After the building takeover was complete—and the USIP sign was literally pulled off the wall—I wondered what the responding MPD officers had witnessed and what made them decide to act on behalf of the federal government instead of the people they’re paid to serve.

When my original request went unanswered, I turned to lawyers at the Reporters Committee for Freedom of the Press to help me file a lawsuit that would compel MPD to hand over the footage. I first connected with my exceptional lawyers Adam Marshall and Allyson Veile (who are representing me pro bono) in late April, and by June 10th they had filed a complaint in DC Superior Court on my behalf. 

In early July a District Attorney let them know approximately eight hours of footage existed, but it would take another three months of back and forth to see any of it. Finally on October 10th MPD’s Assistant General Counsel sent us this message:

After careful review of the requested body-worn camera (BWC) videos and in consideration of the privacy interests of the involved individuals and law enforcement concerns, I will be sharing discrete clips of the videos with you and your counsel shortly.  I am also attaching a privilege log for withholding those portions of the videos. 

A few minutes later a separate email landed in our inboxes with the video files. They amount to about five minutes of footage in total, and mostly show officers moving up and down stairwells, the butts of officers in front of them, and various people in the building walking through hallways. (Hey, at least they got their steps in!)

The privilege log referenced by the MPD counsel is a chart that includes time stamps of footage that was not included in what was sent, and explanations for withholding the footage. For example, it unironically states at one point: “Such footage would assist individuals intent on unlawful acts against USIP or the employees thereof to gain entrance to the building and the offices within and to evade or counter any law enforcement response.” They write there is “no apparent countervailing public interest for disclosure of” that piece of the video, though I and my legal team would argue understanding how the federal government seized an independent nonprofit’s privately owned building is very much in the public interest.

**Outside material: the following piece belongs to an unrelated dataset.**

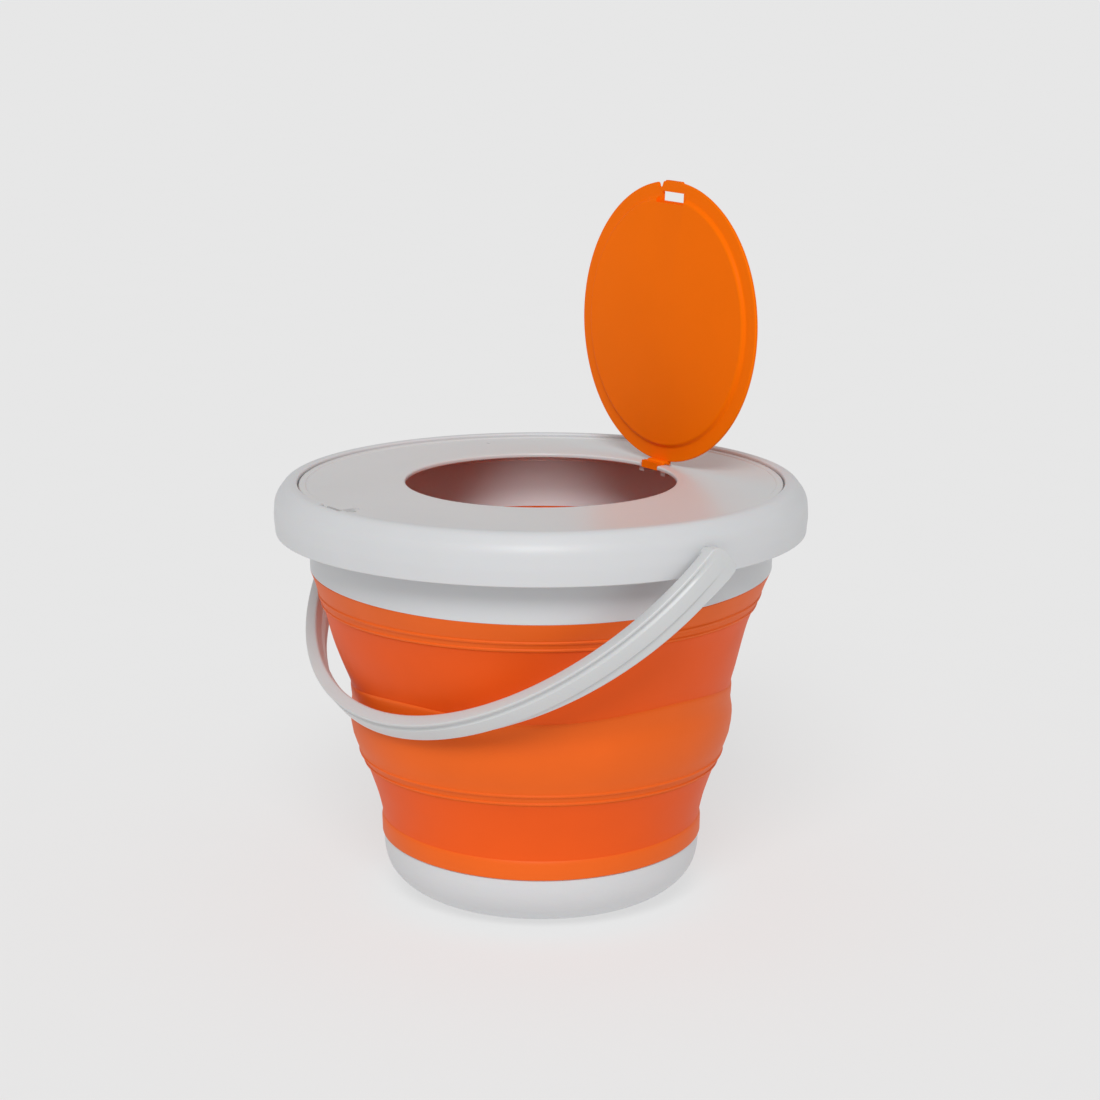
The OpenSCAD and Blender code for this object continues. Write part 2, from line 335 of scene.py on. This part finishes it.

“The public has a right to know what MPD officers did when called to the United States Institute of Peace earlier this year,” RCFP lawyer Adam Marshall said. “We disagree with MPD's assertions of exemptions to withhold the vast majority of bodycam video in this case, which is of enormous public interest. Attorneys at the Reporters Committee for Freedom of the Press are proud to represent Ms. Kabas in enforcing her rights under the D.C. Freedom of Information Act.”

Another still

So why harp on the events of one day when so much has happened since then? And could the full footage really yield anything impactful? I believe that barreling forward without pausing to take stock of the damage only seeks to normalize the pace at which it’s happening. If we don’t dig deeper into how entities outside the federal government capitulated to their will, it won’t be possible to formulate lessons for the future. Since we’re going through these terrifying and unprecedented times whether we like it or not, we ought to extract any meaning possible. 

In a hearing two days after the raid in which USIP was seeking a temporary restraining order against DOGE (which was ultimately unsuccessful), Judge Beryl Howell noted that on the day of the raid, armed officers from MPD, FBI and State Department were present. "That's a lot of law enforcement at a charitable organization's building to enforce this executive order," she said, referring to the Trump order the government was using as justification for the hostile takeover. She also expressed fear that ordering DOGE out of the USIP building could lead to violence, especially given law enforcement’s apparent willingness to help them. Which brings us back to MPD.

On that March day, MPD showed a disturbing willingness to sell out the people they’re tasked with protecting in order to bend to the president’s will. But in order to know how it really went down that day, more footage is necessary. We need more than butts and stairwells to understand.

As for what comes next, there are a number of briefing deadlines over the next few weeks. Then on January 6, 2026 there will be an in-person hearing on the matter. Hopefully it will be a quieter day in DC than past January 6th’s. 

We don’t know if the government will provide additional footage from the MPD’s body cams on the day of the USIP raid, but we do know that the building unjustly remains in the federal government’s hands—and the people have a right to know exactly how that happened.